[Entries with model source code]

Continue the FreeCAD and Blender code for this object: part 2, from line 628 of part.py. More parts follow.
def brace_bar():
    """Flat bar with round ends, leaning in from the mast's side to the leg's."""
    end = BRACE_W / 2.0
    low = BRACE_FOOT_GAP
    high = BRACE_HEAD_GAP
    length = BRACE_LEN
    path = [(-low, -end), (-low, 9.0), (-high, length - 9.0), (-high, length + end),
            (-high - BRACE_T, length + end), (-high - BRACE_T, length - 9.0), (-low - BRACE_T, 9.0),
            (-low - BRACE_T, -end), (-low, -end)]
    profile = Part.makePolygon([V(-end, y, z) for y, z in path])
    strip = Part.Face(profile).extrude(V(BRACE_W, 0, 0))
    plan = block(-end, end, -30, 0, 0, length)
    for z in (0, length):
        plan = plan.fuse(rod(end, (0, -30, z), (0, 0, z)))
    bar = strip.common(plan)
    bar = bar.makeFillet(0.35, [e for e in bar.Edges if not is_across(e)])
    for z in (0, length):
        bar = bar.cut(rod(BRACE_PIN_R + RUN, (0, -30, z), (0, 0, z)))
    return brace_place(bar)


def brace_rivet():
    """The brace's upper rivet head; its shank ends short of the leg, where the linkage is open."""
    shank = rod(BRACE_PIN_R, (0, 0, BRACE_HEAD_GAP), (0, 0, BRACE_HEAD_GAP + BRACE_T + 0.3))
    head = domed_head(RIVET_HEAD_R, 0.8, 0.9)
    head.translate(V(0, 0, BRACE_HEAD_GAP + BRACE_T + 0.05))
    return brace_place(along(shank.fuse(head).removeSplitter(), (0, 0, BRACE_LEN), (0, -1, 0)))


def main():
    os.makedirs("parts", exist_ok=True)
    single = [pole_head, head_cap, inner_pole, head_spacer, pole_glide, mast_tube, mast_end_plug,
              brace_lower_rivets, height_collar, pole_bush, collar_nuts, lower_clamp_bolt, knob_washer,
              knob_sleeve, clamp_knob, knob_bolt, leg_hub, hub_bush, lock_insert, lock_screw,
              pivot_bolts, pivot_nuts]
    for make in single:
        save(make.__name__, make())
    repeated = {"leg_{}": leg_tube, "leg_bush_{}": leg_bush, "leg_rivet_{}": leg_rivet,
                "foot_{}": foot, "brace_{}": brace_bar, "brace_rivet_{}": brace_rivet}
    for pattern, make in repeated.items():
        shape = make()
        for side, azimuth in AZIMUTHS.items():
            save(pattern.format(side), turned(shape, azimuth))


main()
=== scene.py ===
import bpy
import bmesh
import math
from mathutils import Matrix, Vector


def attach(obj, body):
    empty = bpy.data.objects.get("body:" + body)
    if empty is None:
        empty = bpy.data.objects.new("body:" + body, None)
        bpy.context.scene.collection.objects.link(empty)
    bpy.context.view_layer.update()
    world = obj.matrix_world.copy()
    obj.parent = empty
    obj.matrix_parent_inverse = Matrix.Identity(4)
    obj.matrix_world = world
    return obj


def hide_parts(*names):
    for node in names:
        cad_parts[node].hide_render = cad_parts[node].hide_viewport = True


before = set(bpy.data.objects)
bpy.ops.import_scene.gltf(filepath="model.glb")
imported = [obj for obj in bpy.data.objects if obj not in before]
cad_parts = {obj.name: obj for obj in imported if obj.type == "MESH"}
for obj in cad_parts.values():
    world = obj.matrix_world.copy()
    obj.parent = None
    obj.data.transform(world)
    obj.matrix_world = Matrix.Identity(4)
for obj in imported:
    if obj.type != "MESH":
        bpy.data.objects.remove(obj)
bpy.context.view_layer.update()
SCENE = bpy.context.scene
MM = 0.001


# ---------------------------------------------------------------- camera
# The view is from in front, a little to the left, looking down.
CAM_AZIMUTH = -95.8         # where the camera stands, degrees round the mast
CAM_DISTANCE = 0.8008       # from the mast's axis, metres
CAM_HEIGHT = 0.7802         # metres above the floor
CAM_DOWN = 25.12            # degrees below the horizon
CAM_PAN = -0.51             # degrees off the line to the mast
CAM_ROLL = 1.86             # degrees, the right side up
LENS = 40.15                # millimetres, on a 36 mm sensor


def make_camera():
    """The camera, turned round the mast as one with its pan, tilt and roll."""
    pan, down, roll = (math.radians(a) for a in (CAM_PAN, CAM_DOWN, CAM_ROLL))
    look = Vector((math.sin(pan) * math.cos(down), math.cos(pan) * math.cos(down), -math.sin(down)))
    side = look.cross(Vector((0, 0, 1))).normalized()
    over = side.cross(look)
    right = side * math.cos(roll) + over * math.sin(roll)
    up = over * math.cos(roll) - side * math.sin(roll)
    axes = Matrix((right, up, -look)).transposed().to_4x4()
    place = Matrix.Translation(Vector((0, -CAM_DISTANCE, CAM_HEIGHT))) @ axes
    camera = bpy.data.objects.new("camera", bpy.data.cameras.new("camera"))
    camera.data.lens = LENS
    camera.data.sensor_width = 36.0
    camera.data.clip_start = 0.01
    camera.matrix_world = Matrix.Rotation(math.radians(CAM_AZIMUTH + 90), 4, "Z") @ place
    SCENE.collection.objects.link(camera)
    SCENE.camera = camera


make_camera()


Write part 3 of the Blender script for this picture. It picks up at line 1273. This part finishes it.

Exercise instructions:
Return nothing but the lines running from the line with "for pattern, make" through the line with "obj.parent = empty", exactly as they appear.

Response below:
    for pattern, make in repeated.items():
        shape = make()
        for side, azimuth in AZIMUTHS.items():
            save(pattern.format(side), turned(shape, azimuth))


main()
=== scene.py ===
import bpy
import bmesh
import math
from mathutils import Matrix, Vector


def attach(obj, body):
    empty = bpy.data.objects.get("body:" + body)
    if empty is None:
        empty = bpy.data.objects.new("body:" + body, None)
        bpy.context.scene.collection.objects.link(empty)
    bpy.context.view_layer.update()
    world = obj.matrix_world.copy()
    obj.parent = empty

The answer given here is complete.